◆ **What is needed**
In the records below, find the line that contains "for (const name" and the line that contains "obj.parent = empty". Set down exactly those lines and every line between them, and nothing more.

** begin Provided entries **

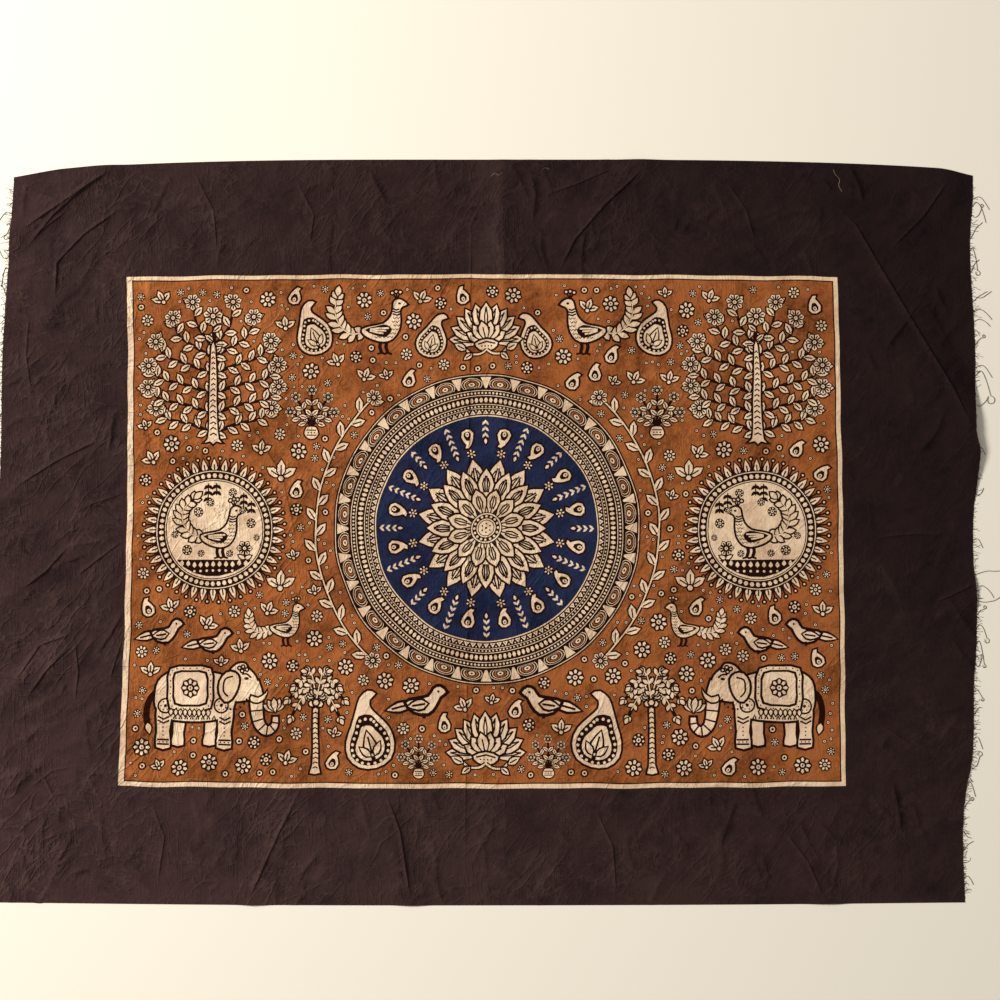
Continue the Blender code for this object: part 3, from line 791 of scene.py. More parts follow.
# Folds that lift the cloth, as ridges: from, to, bow to the left, height, left and right flank in mm, and
# the share of the length over which the ridge rises and sinks.
folds = (
    (420, 425, 634, 42, 13, 8.5, 34, 90, 0.75, 0.18),
    (590, 452, 494, 335, 4, 3.4, 40, 30, 0.25, 0.50),
    (650, -60, 530, -108, 0, 2.6, 30, 36, 0.30, 0.50),
    (470, -15, 590, -11, 3, 2.0, 28, 28, 0.45, 0.45),
    (12, 478, 16, 170, 0, 1.2, 26, 20, 0.10, 0.60),
    (215, 480, 78, 312, -12, 3.0, 26, 34, 0.20, 0.45),
    (165, 462, 50, 410, 4, 1.8, 24, 24, 0.30, 0.50),
    (-455, 480, -650, 327, 0, 3.6, 26, 32, 0.20, 0.20),
    (-480, 410, -560, 318, 6, 2.4, 24, 26, 0.40, 0.40),
    (-550, 330, -572, 150, 0, 2.4, 28, 30, 0.30, 0.40),
    (-470, 118, -640, 22, 4, 3.0, 28, 26, 0.35, 0.20),
    (-462, 0, -640, -116, -4, 2.8, 26, 28, 0.35, 0.20),
    (-500, -122, -640, -240, 8, 3.4, 28, 32, 0.35, 0.20),
    (-460, -130, -482, -215, 0, 1.8, 22, 26, 0.45, 0.45),
    (-560, -260, -470, -405, 6, 2.2, 30, 30, 0.45, 0.45),
    (-232, -318, -300, -475, 0, 2.2, 28, 28, 0.45, 0.10),
    (-135, -318, -94, -475, -6, 2.4, 30, 26, 0.45, 0.10),
    (330, -360, 420, -478, 4, 2.0, 30, 30, 0.45, 0.10),
)

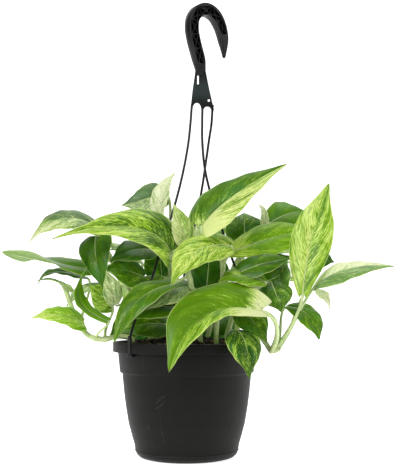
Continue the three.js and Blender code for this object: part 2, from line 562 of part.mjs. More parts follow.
add("pot", pot(), "pot");
add("hanger", hanger(), "hanger");
add("potting_mix", pottingMix(), "potting_mix");
for (const name of Object.keys(STEMS)) add(`stem_${name}`, leafyStem(name), "leaves");

export default group;
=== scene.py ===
"""A marble queen pothos in its black hanging pot: the looks that go over the CAD part.

Lengths in the tables are millimetres, +Z up, the origin in the middle of the pot's foot. Pieces are
made in metres, with their place in the mesh.
"""

import math

import bmesh
import bpy
import numpy as np
from mathutils import Matrix


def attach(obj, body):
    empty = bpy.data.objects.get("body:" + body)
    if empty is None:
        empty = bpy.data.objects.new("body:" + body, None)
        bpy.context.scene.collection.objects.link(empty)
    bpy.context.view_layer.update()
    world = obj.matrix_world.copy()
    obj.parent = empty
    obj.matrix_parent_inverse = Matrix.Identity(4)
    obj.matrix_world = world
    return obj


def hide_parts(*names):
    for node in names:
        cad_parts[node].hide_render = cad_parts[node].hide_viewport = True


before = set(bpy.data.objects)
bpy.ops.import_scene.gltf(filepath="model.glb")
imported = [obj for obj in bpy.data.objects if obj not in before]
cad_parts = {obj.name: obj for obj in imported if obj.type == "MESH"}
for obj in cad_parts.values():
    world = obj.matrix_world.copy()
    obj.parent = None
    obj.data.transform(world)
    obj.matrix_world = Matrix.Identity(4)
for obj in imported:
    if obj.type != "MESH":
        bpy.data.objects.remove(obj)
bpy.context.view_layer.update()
MM = 0.001

# The camera stands a little above the rim, about a metre in front, and looks up a few degrees.
# Its height, distance and length of lens come from the ellipse of the rim, the foot and the hook.
PHOTO_WIDTH_PX = 402
PHOTO_HEIGHT_PX = 467
FOCAL_PX = 977
CAMERA_MM = (14.7, -1026, 162)
CAMERA_UP_DEG = 3.9
SENSOR_MM = 36
NEAREST_SEEN_M = 0.05


def shown(name, data):
    """A new object of the scene with a camera, light, curve or mesh as its data."""
    made = bpy.data.objects.new(name, data)
    bpy.context.scene.collection.objects.link(made)
    return made


lens = bpy.data.cameras.new("camera")
lens.sensor_width = SENSOR_MM
lens.lens = SENSOR_MM * FOCAL_PX / max(PHOTO_WIDTH_PX, PHOTO_HEIGHT_PX)
lens.clip_start = NEAREST_SEEN_M
camera = shown("camera", lens)
camera.location = [c * MM for c in CAMERA_MM]
camera.rotation_euler = (math.radians(90 + CAMERA_UP_DEG), 0, 0)
bpy.context.scene.camera = camera
bpy.context.scene.view_settings.view_transform = "Standard"

# The light is that of a bright product picture: white all round, a soft light at the upper left in
# front, a weak one on the right and one above, a little behind the plant.
WORLD_STRENGTH = 0.22
PLANT_MIDDLE = (0, 0, 0.2)

world = bpy.data.worlds.new("studio")
world.use_nodes = True
sky = world.node_tree.nodes["Background"].inputs
sky["Color"].default_value = (1, 1, 1, 1)
sky["Strength"].default_value = WORLD_STRENGTH
bpy.context.scene.world = world


def soft_light(name, place, size, watts):
    """A square area light of a given side in metres, at a place, pointed at the plant."""
    light = bpy.data.lights.new(name, "AREA")
    light.size = size
    light.energy = watts
    lamp = shown(name, light)
    lamp.location = place
    way = np.array(PLANT_MIDDLE) - np.array(place)
    flat = math.hypot(way[0], way[1])
    lamp.rotation_euler = (math.pi / 2 + math.atan2(way[2], flat), 0, math.atan2(-way[0], way[1]))


soft_light("light_top_left", (-0.8, -1.4, 1.2), 1.0, 24)
soft_light("light_right", (1.5, -0.6, 0.7), 1.0, 5)
soft_light("light_over", (0.2, 0.3, 1.7), 1.2, 10)

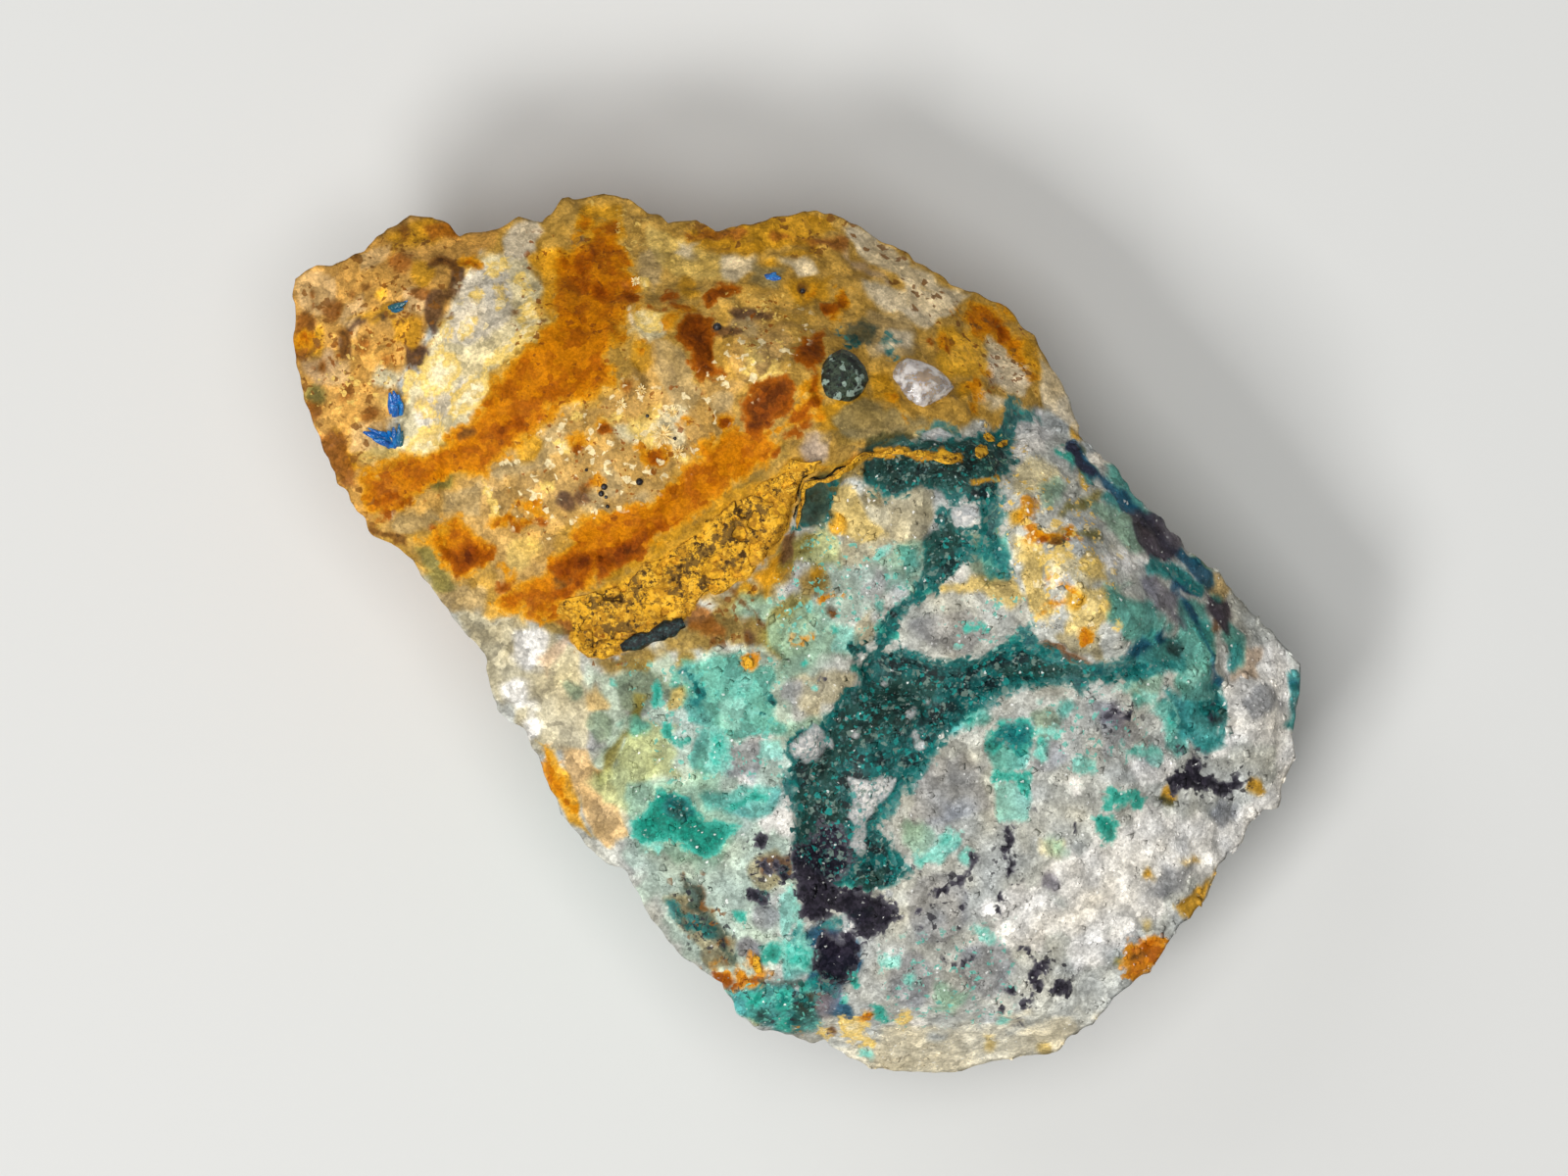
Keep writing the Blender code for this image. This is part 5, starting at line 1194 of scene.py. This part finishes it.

** end Provided entries **

◆ **Result below**
for (const name of Object.keys(STEMS)) add(`stem_${name}`, leafyStem(name), "leaves");

export default group;
=== scene.py ===
"""A marble queen pothos in its black hanging pot: the looks that go over the CAD part.

Lengths in the tables are millimetres, +Z up, the origin in the middle of the pot's foot. Pieces are
made in metres, with their place in the mesh.
"""

import math

import bmesh
import bpy
import numpy as np
from mathutils import Matrix


def attach(obj, body):
    empty = bpy.data.objects.get("body:" + body)
    if empty is None:
        empty = bpy.data.objects.new("body:" + body, None)
        bpy.context.scene.collection.objects.link(empty)
    bpy.context.view_layer.update()
    world = obj.matrix_world.copy()
    obj.parent = empty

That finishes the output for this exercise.